China Care Clubs Alumna Amanda Fuller

May 5, 2010

I started working with China Care during high school when Victoria Stockman and I started a club at Greenwich Academy in Connecticut in 2003. Today, my sister, Haley Fuller, is running the Greenwich Academy China Care Club with Kate McCarty – and is doing an amazing job!

When I arrived at NYU in 2005, I was thrilled to find out that Erica Swallow and Alice Chen had just formed a China Care Club. It was great to find other people at NYU who shared my passion for China Care so quickly. Working with them and Jackie Espana to plan events and raise money was a great experience. Starting a club, growing membership, and learning how the systems in place work is not an easy job. We all worked as a team and chipped in to do what was needed. I functioned as club treasurer for most of my time with the NYU China Care Club, but spent most of my time organizing events.

After I graduated from NYU’s business school, I started working as an associate at W. P. Carey & Co., but I have never forgotten the lessons I learned from my China Care experiences in high school and in college, especially the lessons I learned from a little girl named Fang.

I met Fang on a summer volunteer trip to China with nine other high school China Care Club members (and a few moms, including mine). I was immediately drawn to Fang, who was 7 years old and had cerebral palsy; she could not walk, could barely crawl and was nearly blind.

I couldn’t help contrasting my life with the lives of these orphaned children, especially Fang.
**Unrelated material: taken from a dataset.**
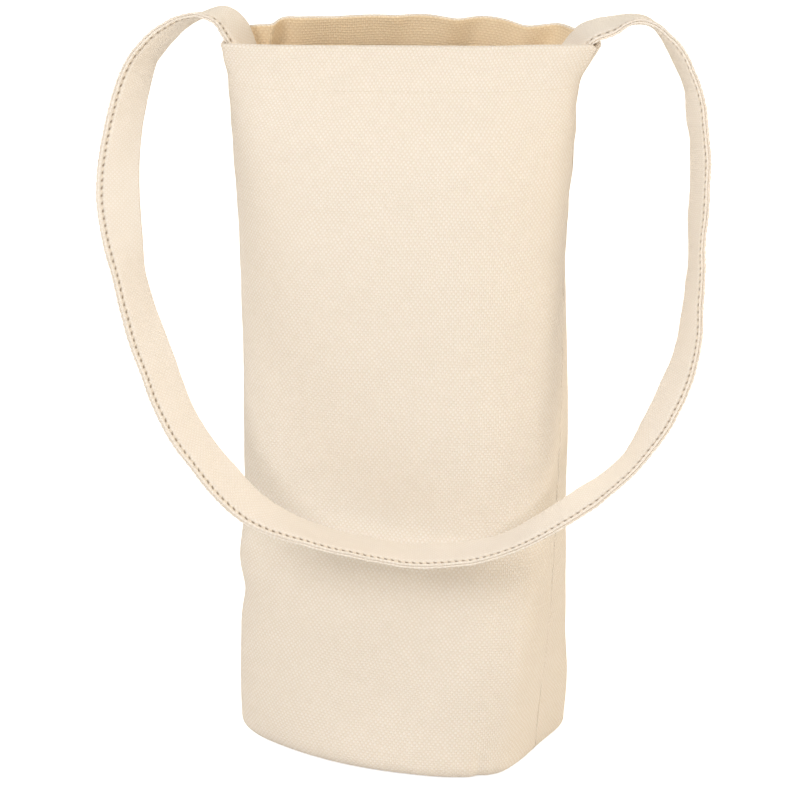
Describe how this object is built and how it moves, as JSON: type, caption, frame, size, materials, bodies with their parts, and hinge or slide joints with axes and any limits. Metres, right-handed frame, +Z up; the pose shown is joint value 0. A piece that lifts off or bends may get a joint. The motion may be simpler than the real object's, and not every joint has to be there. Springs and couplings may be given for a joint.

I have congenital hip dysplasia, a common condition that varies greatly in severity. But unlike Fang, I was born in a place where my parents were able to obtain the very best medical treatment. I had some pain, some slight restrictions in movement, but, to most people, I was a normal, healthy little girl. I ran, I played sports, I danced. But by age 16 my condition had worsened -- I had osteoarthritis in my left hip. By the time I met Fang I was 18 and had two unsuccessful hip surgeries, the second only six months before I went to China.

Fang is a very smart girl and I enjoyed speaking to her in Mandarin, but I quickly realized that what she really wanted was to play outside, so I would pick her up and put her on the upper level of the playground. She couldn’t see well, but when I popped my head in at the end of the tunnel she would get so excited! I would guide her to the slide and she would squeal with delight as she came down. “Again! Again!” she cried in Mandarin. My hip began to hurt, but seeing her so happy pushed me forward.

One day we sat in the shade away from the hot summer sun and watched some of the boys playing soccer. Fang knew what was going on, that she could never play soccer—I had watched her wince in pain crawling along the playground to get to that wondrous slide. But she never complained. She was so proud and so strong.

Just a year earlier, I had been sitting in a hospital bed whining and crying, convinced I would never walk again. Unlike me, Fang didn’t focus on what she couldn’t do. Instead, she enjoyed the happy moments. That day she felt my earring and became intrigued by the texture of the little beads all connected together. I gave her one to play with.

I started thinking about this beautiful, smart little girl, physically crippled and mentally acute. All she had ever known was this place. I was there only a week, but at least I made her smile. I couldn’t believe how much self-pity I had indulged in while I was being treated by the best doctors in the world.

When we got to Beijing where we would fly home, the pain in my hip was too great for me so I bought a cane—I had been too proud to walk with a cane before. The next year I faced surgery with Fang’s strength in my mind. I had the best surgeons in the world and I was thankful. It was a success.

When our group left China, all I could think about was going back. Now four years later, the cane I bought in China is sitting on the corner of my desk, supporting my weight yet again. I am facing another surgery, this time on my right hip, and again I am trying, like Fang, to focus on what I have and what I can do. I enjoy the moments when the pain isn’t so bad and when I’m surrounded by people who care about me. I am immensely thankful for China Care, my amazing job and good health insurance. I wish I could see Fang again and thank her for the strength she gave me.